One of my great business decisions occurred last year, when Gillespie Research Associates entered into a joint venture with John Williams. From this came a free-standing monthly publication entitled, "John Williams' Shadow Government Statistics."
When I originally approached John, I had very high expectations regarding interest in his work. The response has been even greater than I had expected.
The primary reason, I'm sure, is because most people sense that government data are not as "pure" as they once were. John has extensive knowledge of the area, and he is exceptionally articulate in communicating his body of knowledge.
Yesterday was the publication date for the June edition of "Shadow Government Statistics," and it contained the following announcement:
"Due to popular demand, SGS plans to begin publishing an alternate, monthly consumer price index by fourth-quarter 2005. The index numbers will be set -- not subject to revision -- and usable in calculations in the same manner as the official CPI.
"A history going back to 1990 will be reconstructed, with a bridge to pre-1990 CPI reporting. Annual inflation in the new series will tend to run about three-percent higher than the government's 'official' inflation reporting of recent years.
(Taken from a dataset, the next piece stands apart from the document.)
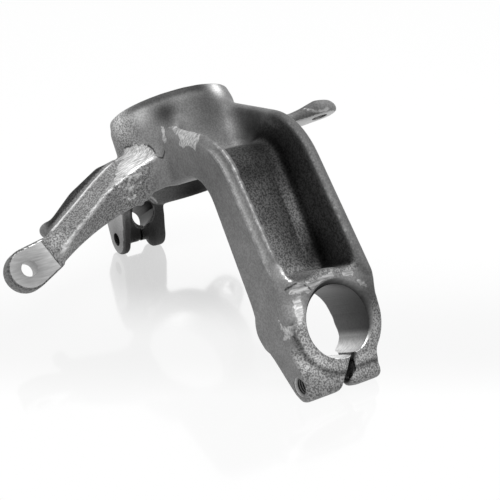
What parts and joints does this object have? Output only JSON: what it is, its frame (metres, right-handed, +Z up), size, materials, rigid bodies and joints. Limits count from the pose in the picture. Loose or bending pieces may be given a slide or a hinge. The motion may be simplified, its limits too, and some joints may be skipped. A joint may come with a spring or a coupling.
{
  "type": "steering knuckle",
  "caption": "Cast-iron steering knuckle: bearing housing, U-channel gooseneck to a split strut clamp, steering arm with tie-rod eye, split ball-joint clamp and caliper ears.",
  "frame": {"origin": "on the wheel axis, in the middle of the bearing seat", "axes": "+Z up with the casting lying on its four clamp ears, +X from the bearing housing towards the strut clamp, +Y away from the steering arm. The wheel axis leans 36.6 degrees from +Z towards -X."},
  "size_m": [0.292, 0.2785, 0.1546],
  "materials": {
    "casting": "sand-cast surface, machined seats"
  },
  "bodies": {
    "root": {"steering_knuckle": "casting"}
  },
  "joints": []
}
"A full methodology will be published, in advance, and results will be replicable. The SGS index calculations will be fully transparent and based on publicly available data, not on massaged surveying by the Bureau of Labor Statistics, or over-modeled and over-theorized price levels. Further details will follow in upcoming newsletters. Comments and suggestions are welcome."
The early feedback from readers regarding this development is enormously enthusiastic. Again, though, I'm not surprised. If you would like to know more about this, please read on.
Concluding Comments
Sometime over the next few weeks, John Williams and I will be communicating some important developments relating to our existing joint research activities. This will include an update on the new SGS Consumer Price Index.
(Regarding the SGS CPI, please fell free to take us up on the "comments and suggestions are welcome" invitation.)
In addition, John will be publishing a special paper on the federal budget deficit. This work will not be for the faint of heart. However, it is still better to know the truth about this exceptionally disquieting area of the country's financial affairs.
If you would like to be apprised directly of this information when we release it, as well as receive a copy of the budget deficit article, please let us know by using the "Contact Us" link of John's website. Or if you wish, you may e-mail me the information at: drgillespiesr@aol.com.
So we can get back to you, you must provide at least your e-mail address, but if you are also willing to leave your name behind, this would be most helpful.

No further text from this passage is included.